A new Ofcom report shows the UK has the highest take-up and coverage of super-fast broadband among the leading European economies.
The media regulator's European Broadband Scorecard shows that Britain leads France, Germany, Italy and Spain on most measures of coverage, take-up, usage and choice.
This is the case across both fixed and mobile broadband services, it stated.
Ofcom discovered that the availability of super-fast broadband increased in the UK from around 60 per cent at the end of 2011 to 73 per cent at the start of last year.
This has taken the country from third to first for coverage among the EU5 nations.
Adoption of super-fast broadband, which is classed as being capable of 30Mb speeds or greater, stood at nine out of every 100 people in the UK.
This figure was the highest in the EU5, with Spain in second place with six in every 100 people.
Ofcom Chief Executive Ed Richards commented that the UK has made "excellent progress" on super-fast broadband coverage in the last couple of years.
However, he claimed there is still more to be done.
"We want to see even wider availability of super-fast broadband across the UK, so as many people as possible can enjoy faster speeds to access the internet," Mr Richards stated.
"There is also more progress to be made to ensure consumers receive consistently high quality of service, including faster line repairs and installations for broadband and telephony."
Among the EU5, the UK has the highest level of broadband take-up at 83 per cent, and the highest weekly usage of the internet at 87 per cent.
Ofcom reported that Britain also has the lowest proportion of people who have never used the internet, at eight per cent.

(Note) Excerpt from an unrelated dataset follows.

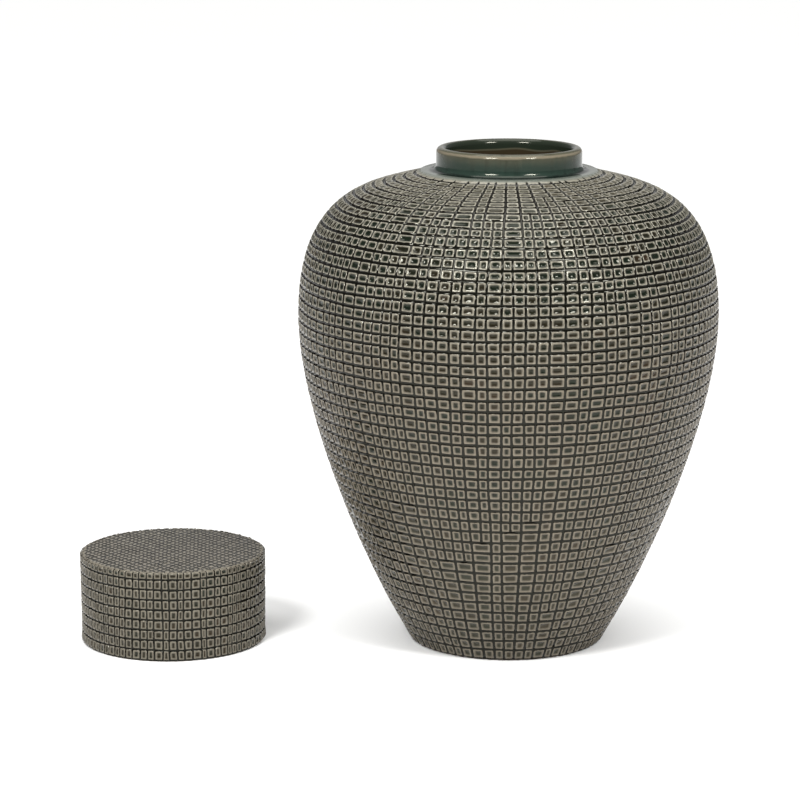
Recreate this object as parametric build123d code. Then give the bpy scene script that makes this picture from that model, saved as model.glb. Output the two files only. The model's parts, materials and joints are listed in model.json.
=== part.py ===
from build123d import *
import os

# A ginger jar of slip-cast glazed stoneware, and its loose cap lid, which stands on the ground
# beside it. Millimetres, +Z up. The origin is the centre of the jar's foot, on the ground, and Z is
# the jar's axis. The outside wall is the envelope of the small tiles cut into the glaze.

# Jar, outside
FOOT_RADIUS = 70.0
BELLY_RADIUS = 152.5
BELLY_Z = 241.5  # height of the widest point
JAR_HEIGHT = 363.4  # to the top of the lip
FOOT_FLARE = (101.2, 48.8)  # end of the wall's tangent where it leaves the foot
BELLY_DROP = 74.6  # length of the upright tangent below the widest point
BELLY_RISE = 101.9  # length of the upright tangent above it
SHOULDER_PULL = (86.9, 335.4)  # end of the tangent that flattens the shoulder
FOOT_EDGE_ROUND = 1.2

# Smooth ring round the neck, where the lid is seated
RING_RADIUS = 65.0
RING_Z = 346.1

# Neck
NECK_RADIUS = 52.6
NECK_BASE_Z = 346.9
NECK_WALL = 7.4  # the lip is rounded over the whole of this
NECK_BASE_ROUND = 1.5

# Inside of the jar
WALL = 8.0
FLOOR_Z = 13.0
FLOOR_ROUND = 14.0
THROAT_Z = 338.0  # where the neck's bore opens into the belly
THROAT_ROUND = 3.0

# Bare foot ring
RECESS_RADIUS = 57.0
RECESS_DEPTH = 5.0
RECESS_ROUND = 2.0

# Lid, a straight cap that goes over the neck and rests on the smooth ring
LID_CENTRE = (-245.8, -6.6)
LID_HEIGHT = 66.5
LID_RIM_RADIUS = 67.5
LID_TOP_RADIUS = 68.2
LID_TOP_ROUND = 3.5
LID_RIM_ROUND = 1.5
SOCKET_RADIUS = 59.5
SOCKET_DEPTH = 58.5
SOCKET_ROUND = 6.0


def turned(*edges):
    """A solid turned once round the Z axis from an outline of radius and height."""
    return revolve(make_face(Plane.XZ * (Curve() + list(edges))), Axis.Z)


def wall_legs():
    """The control points of the jar's wall: from the foot to the belly, and from there to the ring."""
    lower = [
        (FOOT_RADIUS, 0),
        FOOT_FLARE,
        (BELLY_RADIUS, BELLY_Z - BELLY_DROP),
        (BELLY_RADIUS, BELLY_Z),
    ]
    upper = [
        (BELLY_RADIUS, BELLY_Z),
        (BELLY_RADIUS, BELLY_Z + BELLY_RISE),
        SHOULDER_PULL,
        (RING_RADIUS, RING_Z),
    ]
    return lower, upper


def inset(points, depth):
    """The control points of a wall's inner face, depth inside the one that points give."""
    points = [Vector(*p) for p in points]
    legs = [(b - a).normalized() for a, b in zip(points, points[1:])]
    normals = [Vector(-leg.Y, leg.X) for leg in legs]
    inner = [points[0] + normals[0] * depth]
    for point, before, after in zip(points[1:-1], normals, normals[1:]):
        mitre = (before + after).normalized()
        inner.append(point + mitre * (depth / mitre.dot(before)))
    inner.append(points[-1] + normals[-1] * depth)
    return inner


def edges_at(solid, z, radius):
    """The round edges of a solid at a height and radius."""
    rings = solid.edges().filter_by(GeomType.CIRCLE)
    return rings.filter_by(lambda e: abs(e.center().Z - z) < 0.01 and abs(e.radius - radius) < 0.5)


def make_outside():
    """The jar's outside as a full solid, with its foot, ring and rounded lip."""
    lower, upper = wall_legs()
    lip_z = JAR_HEIGHT - NECK_WALL / 2
    lip_middle = NECK_RADIUS - NECK_WALL / 2
    solid = turned(
        Line((0, 0), (FOOT_RADIUS, 0)),
        Bezier(*lower),
        Bezier(*upper),
        Line((RING_RADIUS, RING_Z), (NECK_RADIUS, NECK_BASE_Z)),
        Line((NECK_RADIUS, NECK_BASE_Z), (NECK_RADIUS, lip_z)),
        CenterArc((lip_middle, lip_z), NECK_WALL / 2, 0, 90),
        Line((lip_middle, JAR_HEIGHT), (0, JAR_HEIGHT)),
        Line((0, JAR_HEIGHT), (0, 0)),
    )
    solid = fillet(edges_at(solid, NECK_BASE_Z, NECK_RADIUS), NECK_BASE_ROUND)
    return fillet(edges_at(solid, 0, FOOT_RADIUS), FOOT_EDGE_ROUND)


def make_cavity():
    """The room inside the jar, from its floor up to the throat."""
    lower, upper = (inset(points, WALL) for points in wall_legs())
    solid = turned(
        Line((0, lower[0].Y), lower[0]),
        Bezier(*lower),
        Bezier(*upper),
        Line(upper[-1], (0, upper[-1].Y)),
        Line((0, upper[-1].Y), (0, lower[0].Y)),
    )
    solid = split(solid, Plane.XY.offset(FLOOR_Z), keep=Keep.TOP)
    floor_edge = solid.edges().sort_by(Axis.Z)[0]
    return fillet(floor_edge, FLOOR_ROUND)


def make_bore():
    """The bore of the neck, with the inner half of the rounded lip."""
    radius = NECK_RADIUS - NECK_WALL
    lip_z = JAR_HEIGHT - NECK_WALL / 2
    lip_middle = NECK_RADIUS - NECK_WALL / 2
    return turned(
        Line((0, THROAT_Z - WALL), (radius, THROAT_Z - WALL)),
        Line((radius, THROAT_Z - WALL), (radius, lip_z)),
        CenterArc((lip_middle, lip_z), NECK_WALL / 2, 180, -90),
        Line((lip_middle, JAR_HEIGHT), (0, JAR_HEIGHT)),
        Line((0, JAR_HEIGHT), (0, THROAT_Z - WALL)),
    )


def make_jar():
    """The jar: a hollow body with an open neck and a recessed bare foot."""
    recess = Pos(0, 0, RECESS_DEPTH / 2) * Cylinder(RECESS_RADIUS, RECESS_DEPTH)
    recess = fillet(edges_at(recess, RECESS_DEPTH, RECESS_RADIUS), RECESS_ROUND)
    hollow = make_cavity() + make_bore()
    throat = edges_at(hollow, inset(wall_legs()[1], WALL)[-1].Y, NECK_RADIUS - NECK_WALL)
    hollow = fillet(throat, THROAT_ROUND)
    return make_outside() - hollow - recess


def make_lid():
    """The cap lid, standing on its rim where it was put down."""
    outside = turned(
        Line((0, 0), (LID_RIM_RADIUS, 0)),
        Line((LID_RIM_RADIUS, 0), (LID_TOP_RADIUS, LID_HEIGHT)),
        Line((LID_TOP_RADIUS, LID_HEIGHT), (0, LID_HEIGHT)),
        Line((0, LID_HEIGHT), (0, 0)),
    )
    outside = fillet(edges_at(outside, LID_HEIGHT, LID_TOP_RADIUS), LID_TOP_ROUND)
    outside = fillet(edges_at(outside, 0, LID_RIM_RADIUS), LID_RIM_ROUND)
    socket = Pos(0, 0, SOCKET_DEPTH / 2) * Cylinder(SOCKET_RADIUS, SOCKET_DEPTH)
    socket = fillet(edges_at(socket, SOCKET_DEPTH, SOCKET_RADIUS), SOCKET_ROUND)
    return Pos(*LID_CENTRE, 0) * (outside - socket)


os.makedirs("parts", exist_ok=True)
export_step(make_jar(), "parts/jar.step")
export_step(make_lid(), "parts/lid.step")
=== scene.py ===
"""A glazed stoneware ginger jar, covered with small hand-cut tiles, and its cap lid beside it."""

from __future__ import annotations

import json
import logging
import math
import random
from bisect import bisect_right
from collections.abc import Callable, Iterable, Sequence
from dataclasses import dataclass
from enum import Enum

import bpy
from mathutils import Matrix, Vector, noise

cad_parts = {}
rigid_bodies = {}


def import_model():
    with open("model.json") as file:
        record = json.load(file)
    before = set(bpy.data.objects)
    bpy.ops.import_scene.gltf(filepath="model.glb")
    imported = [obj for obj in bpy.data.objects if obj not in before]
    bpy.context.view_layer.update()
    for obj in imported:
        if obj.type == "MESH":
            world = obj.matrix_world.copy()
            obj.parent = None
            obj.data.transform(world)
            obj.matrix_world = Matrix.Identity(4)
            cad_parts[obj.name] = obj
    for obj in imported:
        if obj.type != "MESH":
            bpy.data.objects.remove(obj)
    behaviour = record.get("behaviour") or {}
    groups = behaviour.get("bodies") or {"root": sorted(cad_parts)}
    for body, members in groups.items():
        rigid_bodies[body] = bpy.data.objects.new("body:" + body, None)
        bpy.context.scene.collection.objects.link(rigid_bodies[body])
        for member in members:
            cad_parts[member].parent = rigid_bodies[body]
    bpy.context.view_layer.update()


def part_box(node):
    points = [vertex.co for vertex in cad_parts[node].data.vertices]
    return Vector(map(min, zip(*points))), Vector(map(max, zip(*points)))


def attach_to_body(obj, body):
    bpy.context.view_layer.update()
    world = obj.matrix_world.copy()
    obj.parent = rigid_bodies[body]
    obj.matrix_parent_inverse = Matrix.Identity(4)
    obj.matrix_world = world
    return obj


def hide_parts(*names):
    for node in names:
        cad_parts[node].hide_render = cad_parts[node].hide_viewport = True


LOG = logging.getLogger("ginger_jar")
MM = 0.001
TURN = 2 * math.pi

Ring = tuple[float, float]  # radius and height
Span = tuple[float, float]  # where a change begins and where it ends
Colour = tuple[float, float, float]
POLE = 1 * MM  # points closer to the axis than this are on it


class Part(Enum):
    """What the edit tools pick."""

    POINTS = "VERT"
    EDGES = "EDGE"
    FACES = "FACE"


class Domain(Enum):
    """What a mesh keeps a named value on."""

    POINT = "POINT"
    CORNER = "CORNER"
    FACE = "FACE"


class Kind(Enum):
    """The kinds of number that a mesh keeps."""

    WHOLE = "INT"
    REAL = "FLOAT"


class Layer(Enum):
    """The material slots of a piece, in order."""

    GLAZE = 0
    INSIDE = 1
    CLAY = 2


# ---------------------------------------------------------------- outlines


def bezier(points: Sequence[Ring], steps: int) -> list[Ring]:
    """Samples a cubic curve.

    Args:
        points: its four control points.
        steps: how many equal steps of the curve's parameter to take.

    Returns:
        The points on the curve, both ends included.
    """
    a, b, c, d = (Vector(p) for p in points)
    line = []
    for i in range(steps + 1):
        t = i / steps
        u = 1 - t
        line.append(tuple(a * u**3 + b * (3 * u * u * t) + c * (3 * u * t * t) + d * t**3))
    return line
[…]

Ernest Doku, telecoms expert at uSwitch.com, said: "It's heartening to see the UK's broadband progress coming out so strongly when pitted against other leading EU nations, and also very encouraging to note that superfast broadband is now available to almost three quarters of the UK.
"However, Ofcom's research does also reveal that less than 10% of the population is actually using it.
"There seems to be a worrying lack of awareness concerning superfast broadband. Our own research showed that only a quarter (25%) of consumers were aware they could receive it in their area.
"Price also looks to remain a major barrier, with almost half (48%) of those consulted who didn’t have super-fast broadband, citing it as being too costly."
Doku added: "If people don’t actually use fibre broadband because they think it’s too expensive, or they don’t know they can get it, then what’s the point?
"Boosting uptake will be heavily dependent on both affordability and increased awareness of those costs, as much as availability."